Lebih jauh lagi, ketergantungan pemerintah pada sumber pemasukan dari utang dan pajak sebagai solusi untuk menutupi defisit anggaran justru memperburuk situasi. Pajak yang lebih tinggi membebani rakyat, sementara utang yang semakin membengkak membatasi ruang fiskal pemerintah untuk memberikan stimulus ekonomi yang efektif. Pemerintah tampaknya tidak memiliki kebijakan yang komprehensif untuk mengatasi ketidakstabilan ekonomi, sehingga masalah ini terus berlarut-larut.

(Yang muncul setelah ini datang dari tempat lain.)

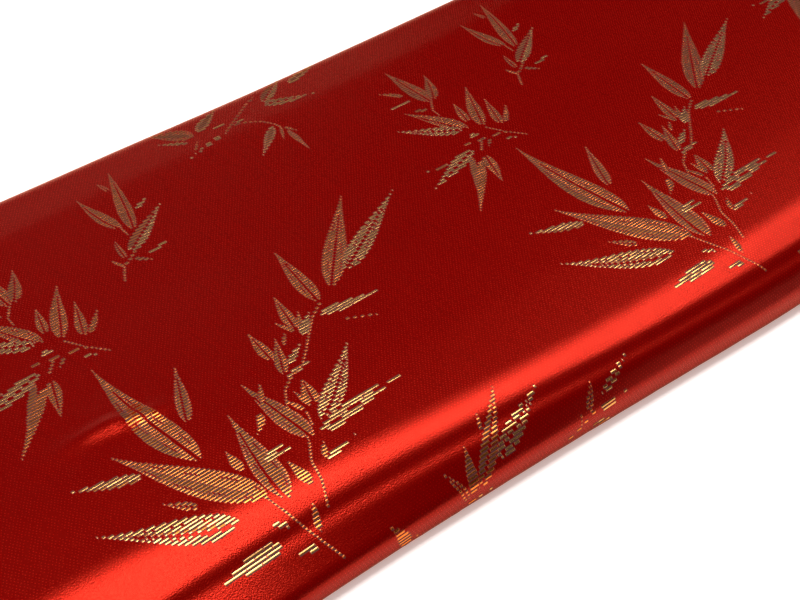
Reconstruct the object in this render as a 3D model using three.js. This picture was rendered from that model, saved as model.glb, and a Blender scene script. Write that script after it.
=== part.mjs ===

Solusi Islam: Sistem Ekonomi yang Berbasis Kesejahteraan Rakyat

Dalam menghadapi krisis ini, sistem Islam menawarkan solusi yang lebih menyeluruh dan berfokus pada kesejahteraan individu per individu. Sistem ekonomi Islam tidak bergantung pada utang dan pajak sebagai sumber utama pemasukan negara. Sebaliknya, negara di bawah sistem Islam memiliki sumber pemasukan yang lebih berkelanjutan, seperti zakat, kharaj, jizyah, dan sumber daya alam yang dikelola secara mandiri oleh negara.

Islam juga memberikan jaminan pemenuhan kebutuhan pokok bagi setiap individu. Dalam sistem Islam, pendidikan dan kesehatan adalah hak yang dijamin oleh negara. Negara memiliki tanggung jawab untuk menyediakan layanan pendidikan dan kesehatan secara gratis atau dengan biaya yang sangat terjangkau.

Hal ini memungkinkan setiap keluarga, terlepas dari tingkat pendapatan mereka, untuk mengakses pendidikan dan kesehatan yang berkualitas tanpa terbebani oleh biaya yang tinggi.

Sebagai contoh, dalam sejarah pemerintahan Islam, layanan kesehatan dan pendidikan diberikan secara cuma-cuma kepada masyarakat. Khalifah Umar bin Khattab, misalnya, menerapkan kebijakan yang memastikan setiap individu, termasuk yang paling miskin, mendapatkan akses yang adil terhadap kebutuhan pokok ini. Pendekatan ini mengakui pentingnya investasi jangka panjang dalam sumber daya manusia sebagai aset utama dalam pembangunan suatu bangsa.

Menuju Sistem Islam yang Kaffah

Dalam konteks Indonesia, penerapan sistem Islam secara kaffah dapat menjadi solusi komprehensif bagi masalah yang saat ini dihadapi oleh bangsa. Sistem kapitalisme yang diterapkan saat ini telah gagal memenuhi kebutuhan dasar rakyat dan hanya memperparah ketimpangan ekonomi. Sistem ekonomi Islam, dengan fokus pada keadilan sosial dan distribusi kekayaan yang merata, akan memungkinkan terciptanya kesejahteraan yang lebih luas dan berkelanjutan.

Untuk itu, diperlukan perubahan paradigma dalam pengelolaan negara. Pemerintah harus mulai mempertimbangkan alternatif yang lebih berbasis pada nilai-nilai keadilan, transparansi, dan keberlanjutan. Dengan menerapkan sistem Islam, negara akan mampu memenuhi kebutuhan pokok rakyat tanpa bergantung pada utang dan pajak yang mencekik. Negara juga harus memprioritaskan pemenuhan hak-hak dasar rakyat, seperti pendidikan, kesehatan, dan pangan, sehingga masyarakat dapat hidup dengan lebih sejahtera.